O ano é 1938. O horror se espalha pela Europa: Mussolini na Itália, Hitler na Alemanha, Franco na vizinha Espanha. Salazar em Portugal mesmo... Pereira, bom funcionário, faz soar como se tudo seguisse normal pelas ruas e aldeias ibéricas. Parece tentar acreditar que o país vive mesmo uma pasmaceira tão insossa quanto sua dieta baseada em omelete de queijo ou ervas aromáticas e limonada adoçada demais. O terror em Brasília veio enquanto o protagonista dava indícios de que deixaria de ser um palerma.

Algum tempo depois dos extremistas atacarem o centro do poder em Brasília, o colega Mário Magalhães observou: o UOL estampava em sua manchete a palavra "terroristas" para se referir aos delinquentes, enquanto O Globo e o Estadão optavam pelo eufemismo "manifestantes". "O jornalismo tem que chamar as coisas pelo devido nome", registrou o autor da biografia de Marighella (Companhia das Letras) e de "Sobre Lutas e Lágrimas" (Record), a respeito da chegada do bolsonarismo ao poder, livros centrais para a compreensão do que estamos vivendo.

Penso em Pereira não pela forma como boa parte de nossa imprensa ignorou a ascensão do fascismo no Brasil, mas pela quantidade de relativizações e passadas de pano que fizeram nos últimos anos. Uma enxurrada de falsas equivalências, leniência com a extrema-direita, aplausos à violência policial e cumplicidade com o golpismo militar ajudaram a nos atolar nessa lama.

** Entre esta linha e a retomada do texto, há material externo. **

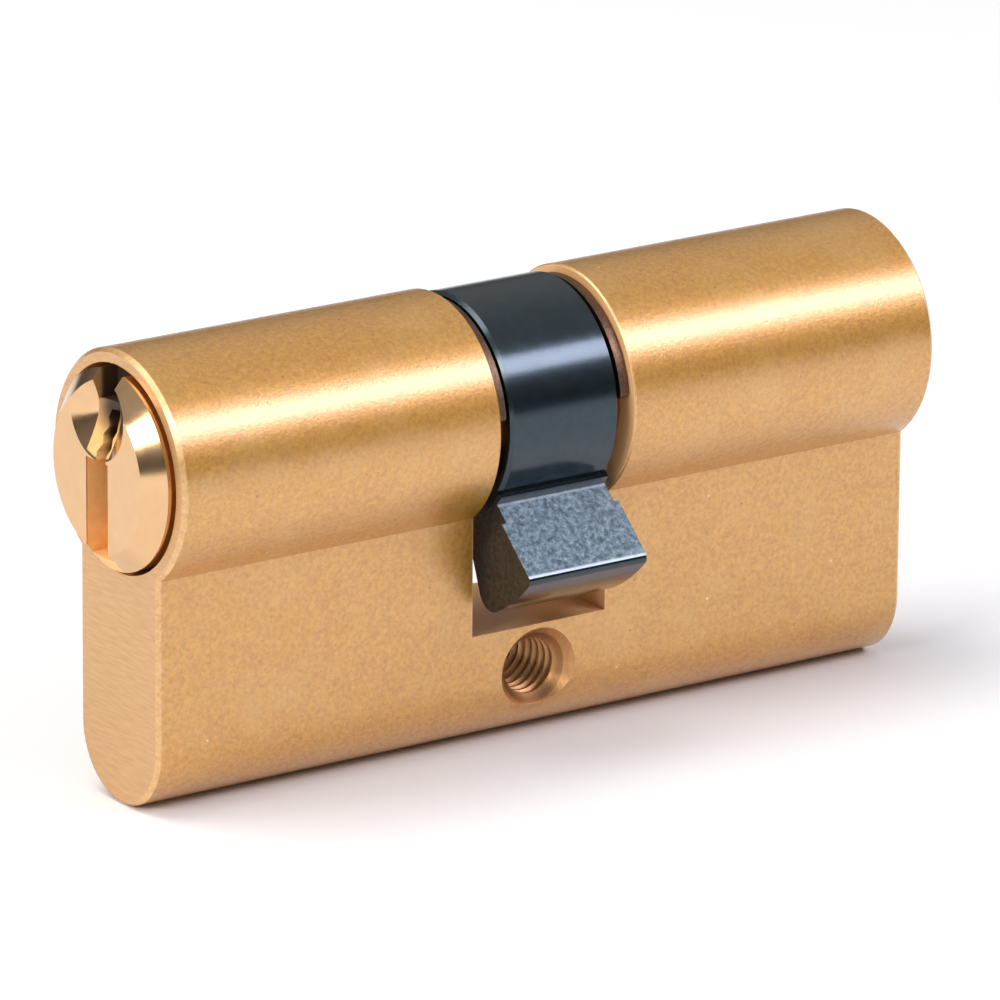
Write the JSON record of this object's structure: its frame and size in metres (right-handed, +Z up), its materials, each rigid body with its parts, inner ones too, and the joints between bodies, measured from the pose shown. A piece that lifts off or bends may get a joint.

Um indivíduo que idolatra torturador foi transformado num agente ordinário dentro da democracia. Truculentos que pediam por ditadura viraram manifestantes legítimos. Ataques racistas e homofóbicos foram reduzidos a meras declarações polêmicas. Enquanto livros com o que você precisa saber para ser um idiota vendiam cada vez mais, maquiaram o monstro que crescia. Tentavam transmitir isenção deturpando a realidade.

Ainda me lembro dos debates sobre chamar ou não Bolsonaro e bolsonarismo de extrema-direita e de fascistas. Repeti nos últimos anos: não devemos esperar pela possibilidade de uma versão brasileira de "Maus", de Art Spiegelman (Quadrinhos na Cia), ou de "É Isto um Homem?", de Primo Levi (Rocco), para tratar as aberrações da forma como elas merecem ser tratadas. E merecem ser tratadas assim há anos, desde antes de assumir a República.

Muito do que vivemos num passado recente e do que ainda estamos vendo no Brasil encontra paralelos em livros que mostram a ascensão de Hitler na Alemanha e de Mussolini na Itália. Por isso, insisto em indicar "Berlim", de Jason Lutes (Veneta), e "A Ordem do Dia", de Éric Vuillard (Tusquets). Por isso que "M - O Filho do Século" (Intrínseca) segue entre as leituras que desejo fazer num futuro próximo.

Escrevo sem ter finalizado o livro de Tabucchi, logo a impressão sobre o protagonista é parcial - devo voltar ao editor num futuro próximo, para falar a respeito de uma adaptação em HQ de Pierre-Henry Gomont lançada pela Nemo. Pereira e sua omissão andam juntos com quem escolheu distorcer os fatos para normalizar o bolsonarismo. Mas a realidade se impôs e agora apedreja a nossa fuça.